TASK STATEMENT: Extract, unchanged, each line of the listing below from its first line through the line that contains "and back down.", inclusive, and nothing else.
══════════
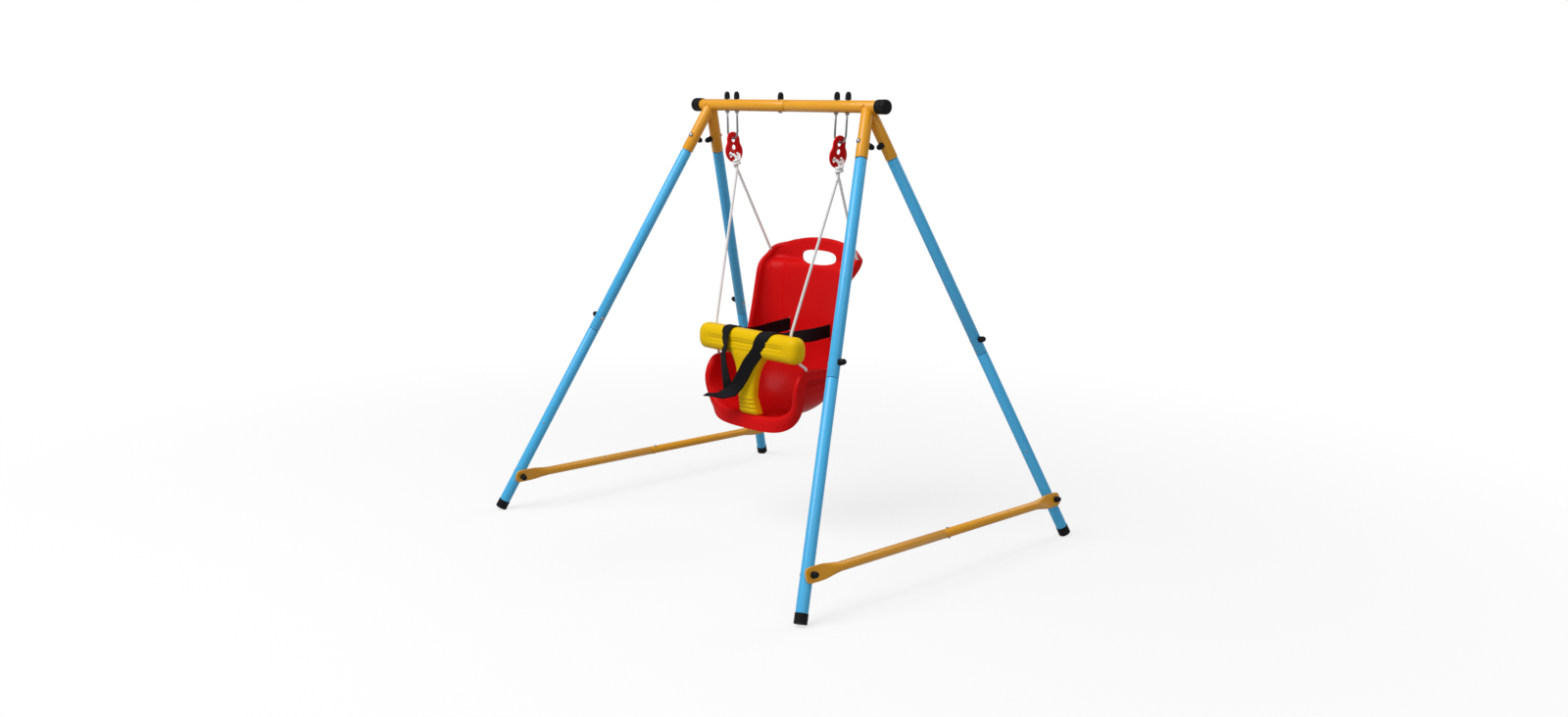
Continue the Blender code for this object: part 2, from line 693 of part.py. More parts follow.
def rolled_rim(bm, border, radii):
    """Extrude a border into a rolled rim: over the edge, outwards and back down.

    Where the shell lies flat, at the front lip, the rim hangs straight down instead.
    """
    count = len(border)
    frames = []
    for k, vert in enumerate(border):
        along = (border[(k + 1) % count].co - border[k - 1].co).normalized()
        normal = vert.normal.copy()
        outward = along.cross(normal).normalized()
        frames.append((vert.co.copy(), outward, normal, radii[k]))
    side_roll = ((0.70, 0.30), (1.00, 1.00), (0.70, 1.60), (-1.60, 1.90))
    lip_roll = ((0.70, 0.30), (1.00, 1.00), (1.05, 2.20), (0.95, 3.60))
    ring = list(border)
    for side_step, lip_step in zip(side_roll, lip_roll):
        fresh = []
        for start, outward, normal, radius in frames:
            lip = min(max(normal.z, 0.0), 1.0)
            reach = side_step[0] + (lip_step[0] - side_step[0]) * lip
            drop = side_step[1] + (lip_step[1] - side_step[1]) * lip
            fresh.append(bm.verts.new(start + outward * reach * radius - normal * drop * radius))
        for k in range(count):
            after = (k + 1) % count
            bm.faces.new((ring[k], ring[after], fresh[after], fresh[k]))
        ring = fresh


def build_seat():
    """Build the bucket seat's shell: a formed sheet with a rolled rim, given its thickness."""
    controls = seat_stations()
    rows, columns = 22, 18
    bm = bmesh.new()
    bmesh.ops.create_grid(bm, x_segments=columns, y_segments=rows, size=1.0)
    grid = {}
    radii = {}
    for vert in bm.verts:
        across = vert.co.x
        i = round((vert.co.y + 1) / 2 * rows)
        j = round((across + 1) / 2 * columns)
        station = blend_points(controls, i / rows * (len(controls) - 1))
        vert.co = seat_point(station, j / columns * 2 - 1)
        grid[i, j] = vert
        radii[vert] = station[6]
    bmesh.ops.recalc_face_normals(bm, faces=bm.faces)
    bm.normal_update()
    middle = grid[3, columns // 2]
    if middle.normal.z < 0:
        bmesh.ops.reverse_faces(bm, faces=bm.faces)
        bm.normal_update()
    border = [grid[0, j] for j in range(columns + 1)]
    border += [grid[i, columns] for i in range(1, rows + 1)]
    border += [grid[rows, j] for j in range(columns - 1, -1, -1)]
    border += [grid[i, 0] for i in range(rows - 1, 0, -1)]
    rolled_rim(bm, border, [radii[vert] for vert in border])
    bmesh.ops.recalc_face_normals(bm, faces=bm.faces)
    bm.normal_update()
    if middle.normal.z < 0:
        bmesh.ops.reverse_faces(bm, faces=bm.faces)
    mesh = bpy.data.meshes.new("seat_shell")
    bm.to_mesh(mesh)
    bm.free()
    seat = finish_object("seat_shell", mesh, "red")
    wall = seat.modifiers.new("wall", "SOLIDIFY")
    wall.thickness = SEAT_WALL
    wall.offset = -1.0
    wall.use_even_offset = True
    wall.use_quality_normals = True
    cut_seat(seat)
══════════
RESULT:
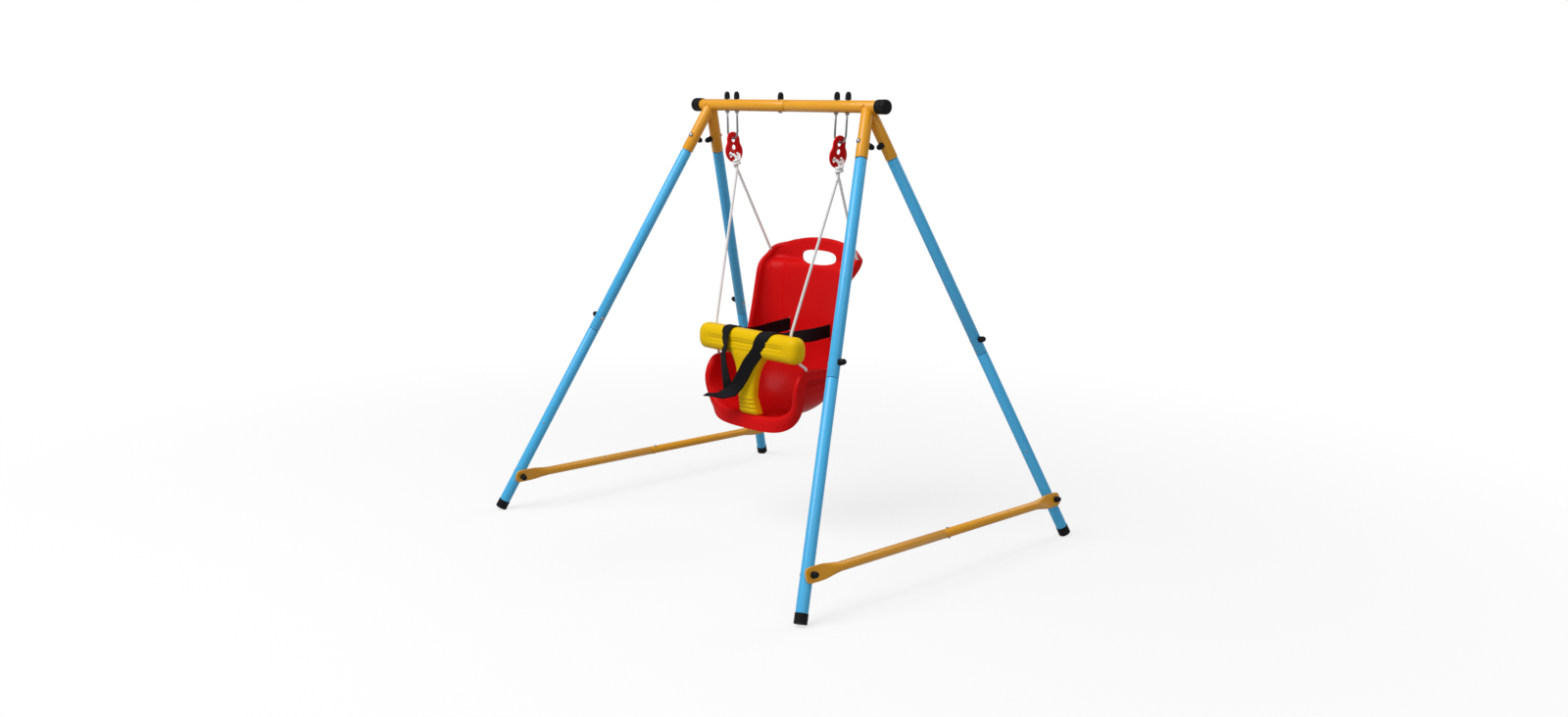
Continue the Blender code for this object: part 2, from line 693 of part.py. More parts follow.
def rolled_rim(bm, border, radii):
    """Extrude a border into a rolled rim: over the edge, outwards and back down.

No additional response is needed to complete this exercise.